You begin most CSS- related tasks in the CSS Styles panel, which is the command center for creating styles (see Figure 6-1). To open it, choose Window CSS Styles (or press Shift+F11).
To create a new style, click the New Style button on the CSS Styles panel (see Figure 6-1); right-click anywhere in the CSS Styles panel, and select New from the menu that appears. Or choose Text CSS Styles New . The New CSS Rule dialog box appears (Figure 6-2), where you begin the process of creating your new style:
Selector Type . Click the appropriate radio button for the kind of style you're creating: Class (to create your own style from scratch) or Tag (to create an HTML tag style that Dreamweaver automatically applies to each occurrence of the tag). See the previous section ("Types of Styles") for a discussion of these two types.

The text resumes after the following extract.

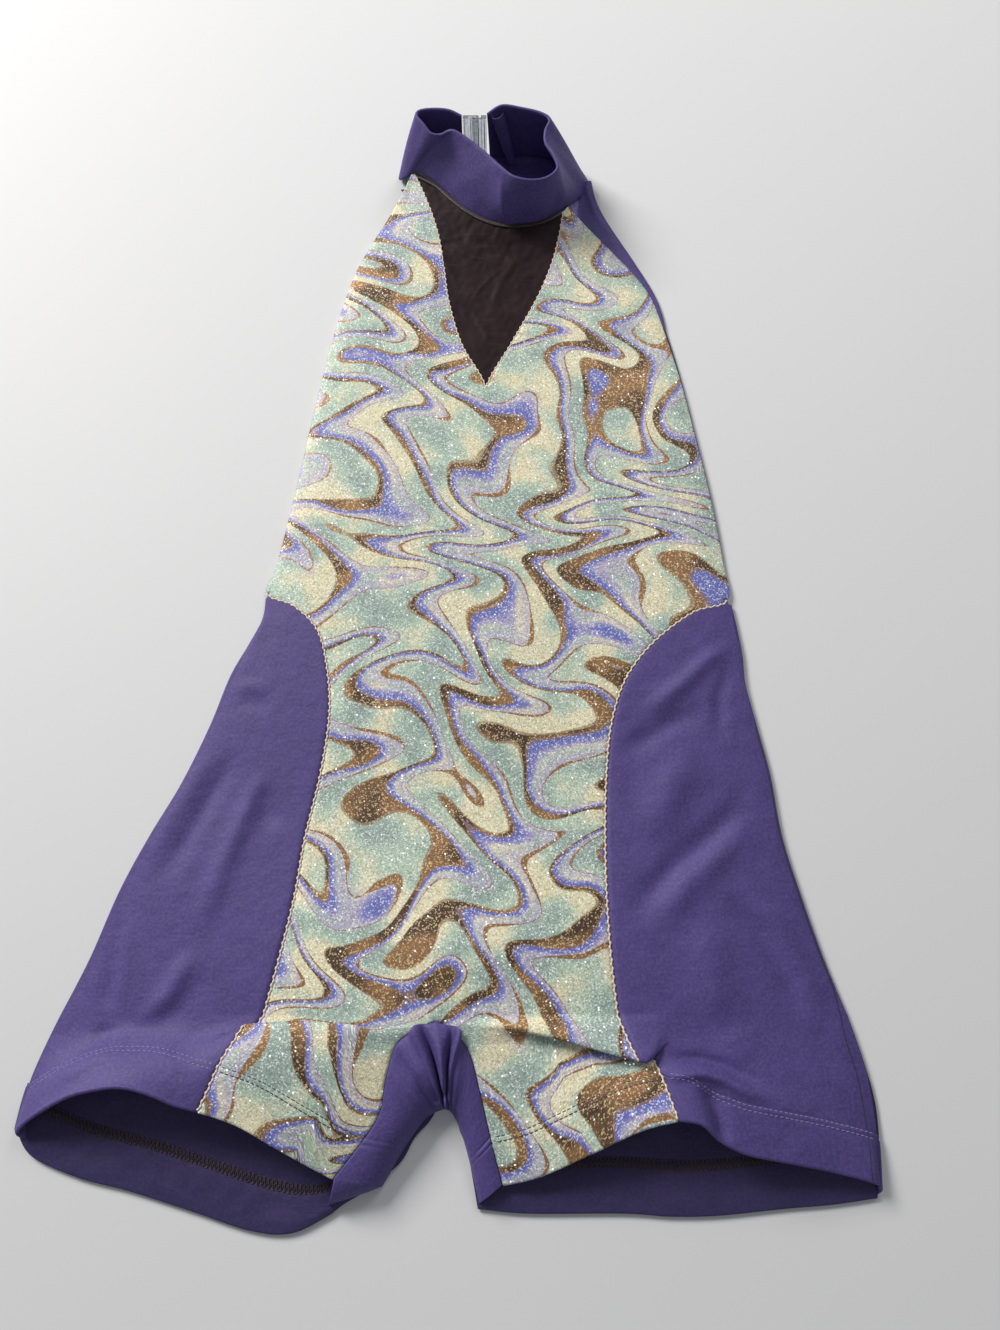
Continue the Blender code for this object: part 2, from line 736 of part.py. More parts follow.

The third type offered here, Advanced, lets you create advanced style types such as IDs, pseudo-classes, and descendent selectors. (These are discussed beginning on Section 6.6.)
Name . If you clicked the Class button, type a name for the new style. All class styles begin with a period, according to standard Cascading Style Sheet convention.
Class style names must begin with a letter, too, and can contain only letters and numbers . Dreamweaver lets you know if you use any invalid characters for the name.
If you chose Tag instead, select the HTML tag you want to redefine from the Tag pop-up menu (which appears when you click the Tag radio button).
If you clicked the Advanced button, Dreamweaver lets you type any valid CSS selector type in the Selector field (see Section 6.6.1). You'll use this feature for some advanced CSS tricks, but you can also use it just to create a tag or class style.
Define in . Click "This document only" if you want the styles to apply only to the current Web page (creating an internal style sheet, as described on Section 6.1.2). To create a new external style sheet, choose New Style Sheet File from the "Define in" pop-up menu. This option not only creates a new external CSS file (which you can save anywhere in your site folder), but adds the necessary code in the current document to link it to that file.
If you've previously linked this document to an external style sheet (see Section 6.3), that style sheet's name appears in the pop-up menu, indicating that Dreamweaver is going to store the new style in this style sheet file.
If you indicated that you want to create an external style sheet, clicking OK makes a Save Style Sheet As dialog box appear. Navigate to your site's folder and type a name for the new external CSS file. Just as HTML files end in .html, CSS files end in .css.
No matter what "Define in" option you selected, clicking OK eventually brings you to the CSS Rule Definition window.
The CSS Rule Definition window provides access to all of the formatting options available to you and your Web page text and graphics (see Figure 6-3). A blow-by-blow description of these various options begins on Section 6.7.
Once you've defined the style, click OK at the bottom of the Rule Definition window. Dreamweaver adds the style to the specified style sheet, and displays it in the CSS Styles panel (Figure 6-1).
The real trick to creating a style is mastering all of the different properties available, such as borders, margins, and background colors, and then learning which ones work reliably in the different browsers.